■ Your goal
Write out the listing below again, precisely as it is given.

■ Data
----------

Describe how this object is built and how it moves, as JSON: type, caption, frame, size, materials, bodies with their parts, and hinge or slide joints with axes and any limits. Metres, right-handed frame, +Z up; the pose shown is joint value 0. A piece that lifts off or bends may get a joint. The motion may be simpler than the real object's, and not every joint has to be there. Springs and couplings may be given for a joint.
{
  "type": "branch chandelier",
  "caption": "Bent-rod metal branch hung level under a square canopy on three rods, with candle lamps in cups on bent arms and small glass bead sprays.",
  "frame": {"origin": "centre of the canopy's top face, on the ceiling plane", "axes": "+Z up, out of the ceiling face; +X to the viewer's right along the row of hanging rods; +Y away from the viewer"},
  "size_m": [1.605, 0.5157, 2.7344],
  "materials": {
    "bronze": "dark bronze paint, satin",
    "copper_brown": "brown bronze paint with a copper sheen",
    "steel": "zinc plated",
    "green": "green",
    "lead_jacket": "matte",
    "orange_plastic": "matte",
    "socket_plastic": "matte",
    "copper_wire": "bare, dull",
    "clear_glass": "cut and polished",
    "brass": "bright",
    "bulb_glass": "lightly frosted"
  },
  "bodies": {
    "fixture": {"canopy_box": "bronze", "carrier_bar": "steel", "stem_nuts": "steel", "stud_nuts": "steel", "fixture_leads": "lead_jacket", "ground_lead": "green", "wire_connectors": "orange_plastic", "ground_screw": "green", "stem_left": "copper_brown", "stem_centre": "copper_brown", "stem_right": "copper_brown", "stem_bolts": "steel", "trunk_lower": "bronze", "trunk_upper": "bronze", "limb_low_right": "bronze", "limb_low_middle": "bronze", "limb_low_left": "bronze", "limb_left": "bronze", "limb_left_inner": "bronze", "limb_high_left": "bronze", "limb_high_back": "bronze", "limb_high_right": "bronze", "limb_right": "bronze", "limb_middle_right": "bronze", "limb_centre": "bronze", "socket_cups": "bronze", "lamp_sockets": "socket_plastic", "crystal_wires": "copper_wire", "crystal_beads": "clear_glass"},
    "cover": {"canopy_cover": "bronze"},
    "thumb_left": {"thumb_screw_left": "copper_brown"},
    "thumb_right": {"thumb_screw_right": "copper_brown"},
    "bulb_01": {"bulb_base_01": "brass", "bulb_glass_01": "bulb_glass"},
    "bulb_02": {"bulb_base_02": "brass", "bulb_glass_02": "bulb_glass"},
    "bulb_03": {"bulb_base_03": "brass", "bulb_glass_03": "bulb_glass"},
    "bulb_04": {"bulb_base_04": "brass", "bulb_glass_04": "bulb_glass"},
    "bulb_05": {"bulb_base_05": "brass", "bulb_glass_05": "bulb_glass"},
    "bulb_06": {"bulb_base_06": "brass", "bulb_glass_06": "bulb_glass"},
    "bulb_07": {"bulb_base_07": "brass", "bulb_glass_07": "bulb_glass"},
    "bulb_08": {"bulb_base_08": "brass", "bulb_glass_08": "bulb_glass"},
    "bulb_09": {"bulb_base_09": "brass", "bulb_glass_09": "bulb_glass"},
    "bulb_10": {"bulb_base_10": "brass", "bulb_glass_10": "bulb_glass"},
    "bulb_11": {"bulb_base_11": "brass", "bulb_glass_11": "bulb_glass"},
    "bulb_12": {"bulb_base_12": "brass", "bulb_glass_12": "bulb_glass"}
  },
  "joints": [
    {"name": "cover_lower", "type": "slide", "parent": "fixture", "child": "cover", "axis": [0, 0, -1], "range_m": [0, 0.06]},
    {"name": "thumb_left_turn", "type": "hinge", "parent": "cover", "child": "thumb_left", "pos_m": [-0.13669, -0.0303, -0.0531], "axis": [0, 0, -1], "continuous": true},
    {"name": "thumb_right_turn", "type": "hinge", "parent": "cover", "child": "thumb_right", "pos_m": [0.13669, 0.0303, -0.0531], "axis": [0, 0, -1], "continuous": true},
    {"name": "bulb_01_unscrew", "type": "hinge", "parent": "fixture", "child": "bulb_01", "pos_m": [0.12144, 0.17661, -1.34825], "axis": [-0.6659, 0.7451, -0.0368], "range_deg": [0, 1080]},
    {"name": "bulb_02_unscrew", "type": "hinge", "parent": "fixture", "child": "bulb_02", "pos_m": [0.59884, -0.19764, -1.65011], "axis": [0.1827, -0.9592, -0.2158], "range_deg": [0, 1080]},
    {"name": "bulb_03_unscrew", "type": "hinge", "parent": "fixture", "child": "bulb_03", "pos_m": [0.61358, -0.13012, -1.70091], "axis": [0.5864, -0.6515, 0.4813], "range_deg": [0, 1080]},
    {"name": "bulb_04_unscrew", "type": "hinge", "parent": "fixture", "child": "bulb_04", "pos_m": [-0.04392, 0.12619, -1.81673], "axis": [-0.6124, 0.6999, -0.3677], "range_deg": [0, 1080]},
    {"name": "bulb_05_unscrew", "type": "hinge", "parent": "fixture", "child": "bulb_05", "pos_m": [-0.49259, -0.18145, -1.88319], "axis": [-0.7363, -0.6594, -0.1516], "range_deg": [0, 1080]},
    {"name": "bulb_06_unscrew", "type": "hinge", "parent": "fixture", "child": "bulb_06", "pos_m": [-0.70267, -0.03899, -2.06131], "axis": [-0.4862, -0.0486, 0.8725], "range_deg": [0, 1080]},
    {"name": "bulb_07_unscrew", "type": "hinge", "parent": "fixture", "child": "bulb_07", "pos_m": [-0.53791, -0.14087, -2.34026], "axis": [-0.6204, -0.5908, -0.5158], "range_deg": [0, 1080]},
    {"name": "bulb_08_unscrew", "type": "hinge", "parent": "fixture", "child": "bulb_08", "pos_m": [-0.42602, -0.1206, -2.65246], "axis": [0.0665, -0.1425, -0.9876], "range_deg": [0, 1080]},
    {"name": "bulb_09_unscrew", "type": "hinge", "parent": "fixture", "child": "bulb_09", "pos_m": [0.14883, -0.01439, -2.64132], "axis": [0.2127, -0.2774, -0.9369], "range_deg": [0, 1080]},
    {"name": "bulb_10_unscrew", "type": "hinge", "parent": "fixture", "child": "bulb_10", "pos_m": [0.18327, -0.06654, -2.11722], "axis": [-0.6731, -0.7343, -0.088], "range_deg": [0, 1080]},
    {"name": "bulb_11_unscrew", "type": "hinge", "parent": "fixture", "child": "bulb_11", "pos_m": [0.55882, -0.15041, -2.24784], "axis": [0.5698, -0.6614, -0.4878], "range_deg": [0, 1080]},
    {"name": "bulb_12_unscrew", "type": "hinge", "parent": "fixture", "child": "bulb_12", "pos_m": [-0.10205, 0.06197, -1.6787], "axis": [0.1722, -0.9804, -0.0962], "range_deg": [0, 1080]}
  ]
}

----------

■ Result for this task
Describe how this object is built and how it moves, as JSON: type, caption, frame, size, materials, bodies with their parts, and hinge or slide joints with axes and any limits. Metres, right-handed frame, +Z up; the pose shown is joint value 0. A piece that lifts off or bends may get a joint. The motion may be simpler than the real object's, and not every joint has to be there. Springs and couplings may be given for a joint.
{
  "type": "branch chandelier",
  "caption": "Bent-rod metal branch hung level under a square canopy on three rods, with candle lamps in cups on bent arms and small glass bead sprays.",
  "frame": {"origin": "centre of the canopy's top face, on the ceiling plane", "axes": "+Z up, out of the ceiling face; +X to the viewer's right along the row of hanging rods; +Y away from the viewer"},
  "size_m": [1.605, 0.5157, 2.7344],
  "materials": {
    "bronze": "dark bronze paint, satin",
    "copper_brown": "brown bronze paint with a copper sheen",
    "steel": "zinc plated",
    "green": "green",
    "lead_jacket": "matte",
    "orange_plastic": "matte",
    "socket_plastic": "matte",
    "copper_wire": "bare, dull",
    "clear_glass": "cut and polished",
    "brass": "bright",
    "bulb_glass": "lightly frosted"
  },
  "bodies": {
    "fixture": {"canopy_box": "bronze", "carrier_bar": "steel", "stem_nuts": "steel", "stud_nuts": "steel", "fixture_leads": "lead_jacket", "ground_lead": "green", "wire_connectors": "orange_plastic", "ground_screw": "green", "stem_left": "copper_brown", "stem_centre": "copper_brown", "stem_right": "copper_brown", "stem_bolts": "steel", "trunk_lower": "bronze", "trunk_upper": "bronze", "limb_low_right": "bronze", "limb_low_middle": "bronze", "limb_low_left": "bronze", "limb_left": "bronze", "limb_left_inner": "bronze", "limb_high_left": "bronze", "limb_high_back": "bronze", "limb_high_right": "bronze", "limb_right": "bronze", "limb_middle_right": "bronze", "limb_centre": "bronze", "socket_cups": "bronze", "lamp_sockets": "socket_plastic", "crystal_wires": "copper_wire", "crystal_beads": "clear_glass"},
    "cover": {"canopy_cover": "bronze"},
    "thumb_left": {"thumb_screw_left": "copper_brown"},
    "thumb_right": {"thumb_screw_right": "copper_brown"},
    "bulb_01": {"bulb_base_01": "brass", "bulb_glass_01": "bulb_glass"},
    "bulb_02": {"bulb_base_02": "brass", "bulb_glass_02": "bulb_glass"},
    "bulb_03": {"bulb_base_03": "brass", "bulb_glass_03": "bulb_glass"},
    "bulb_04": {"bulb_base_04": "brass", "bulb_glass_04": "bulb_glass"},
    "bulb_05": {"bulb_base_05": "brass", "bulb_glass_05": "bulb_glass"},
    "bulb_06": {"bulb_base_06": "brass", "bulb_glass_06": "bulb_glass"},
    "bulb_07": {"bulb_base_07": "brass", "bulb_glass_07": "bulb_glass"},
    "bulb_08": {"bulb_base_08": "brass", "bulb_glass_08": "bulb_glass"},
    "bulb_09": {"bulb_base_09": "brass", "bulb_glass_09": "bulb_glass"},
    "bulb_10": {"bulb_base_10": "brass", "bulb_glass_10": "bulb_glass"},
    "bulb_11": {"bulb_base_11": "brass", "bulb_glass_11": "bulb_glass"},
    "bulb_12": {"bulb_base_12": "brass", "bulb_glass_12": "bulb_glass"}
  },
  "joints": [
    {"name": "cover_lower", "type": "slide", "parent": "fixture", "child": "cover", "axis": [0, 0, -1], "range_m": [0, 0.06]},
    {"name": "thumb_left_turn", "type": "hinge", "parent": "cover", "child": "thumb_left", "pos_m": [-0.13669, -0.0303, -0.0531], "axis": [0, 0, -1], "continuous": true},
    {"name": "thumb_right_turn", "type": "hinge", "parent": "cover", "child": "thumb_right", "pos_m": [0.13669, 0.0303, -0.0531], "axis": [0, 0, -1], "continuous": true},
    {"name": "bulb_01_unscrew", "type": "hinge", "parent": "fixture", "child": "bulb_01", "pos_m": [0.12144, 0.17661, -1.34825], "axis": [-0.6659, 0.7451, -0.0368], "range_deg": [0, 1080]},
    {"name": "bulb_02_unscrew", "type": "hinge", "parent": "fixture", "child": "bulb_02", "pos_m": [0.59884, -0.19764, -1.65011], "axis": [0.1827, -0.9592, -0.2158], "range_deg": [0, 1080]},
    {"name": "bulb_03_unscrew", "type": "hinge", "parent": "fixture", "child": "bulb_03", "pos_m": [0.61358, -0.13012, -1.70091], "axis": [0.5864, -0.6515, 0.4813], "range_deg": [0, 1080]},
    {"name": "bulb_04_unscrew", "type": "hinge", "parent": "fixture", "child": "bulb_04", "pos_m": [-0.04392, 0.12619, -1.81673], "axis": [-0.6124, 0.6999, -0.3677], "range_deg": [0, 1080]},
    {"name": "bulb_05_unscrew", "type": "hinge", "parent": "fixture", "child": "bulb_05", "pos_m": [-0.49259, -0.18145, -1.88319], "axis": [-0.7363, -0.6594, -0.1516], "range_deg": [0, 1080]},
    {"name": "bulb_06_unscrew", "type": "hinge", "parent": "fixture", "child": "bulb_06", "pos_m": [-0.70267, -0.03899, -2.06131], "axis": [-0.4862, -0.0486, 0.8725], "range_deg": [0, 1080]},
    {"name": "bulb_07_unscrew", "type": "hinge", "parent": "fixture", "child": "bulb_07", "pos_m": [-0.53791, -0.14087, -2.34026], "axis": [-0.6204, -0.5908, -0.5158], "range_deg": [0, 1080]},
    {"name": "bulb_08_unscrew", "type": "hinge", "parent": "fixture", "child": "bulb_08", "pos_m": [-0.42602, -0.1206, -2.65246], "axis": [0.0665, -0.1425, -0.9876], "range_deg": [0, 1080]},
    {"name": "bulb_09_unscrew", "type": "hinge", "parent": "fixture", "child": "bulb_09", "pos_m": [0.14883, -0.01439, -2.64132], "axis": [0.2127, -0.2774, -0.9369], "range_deg": [0, 1080]},
    {"name": "bulb_10_unscrew", "type": "hinge", "parent": "fixture", "child": "bulb_10", "pos_m": [0.18327, -0.06654, -2.11722], "axis": [-0.6731, -0.7343, -0.088], "range_deg": [0, 1080]},
    {"name": "bulb_11_unscrew", "type": "hinge", "parent": "fixture", "child": "bulb_11", "pos_m": [0.55882, -0.15041, -2.24784], "axis": [0.5698, -0.6614, -0.4878], "range_deg": [0, 1080]},
    {"name": "bulb_12_unscrew", "type": "hinge", "parent": "fixture", "child": "bulb_12", "pos_m": [-0.10205, 0.06197, -1.6787], "axis": [0.1722, -0.9804, -0.0962], "range_deg": [0, 1080]}
  ]
}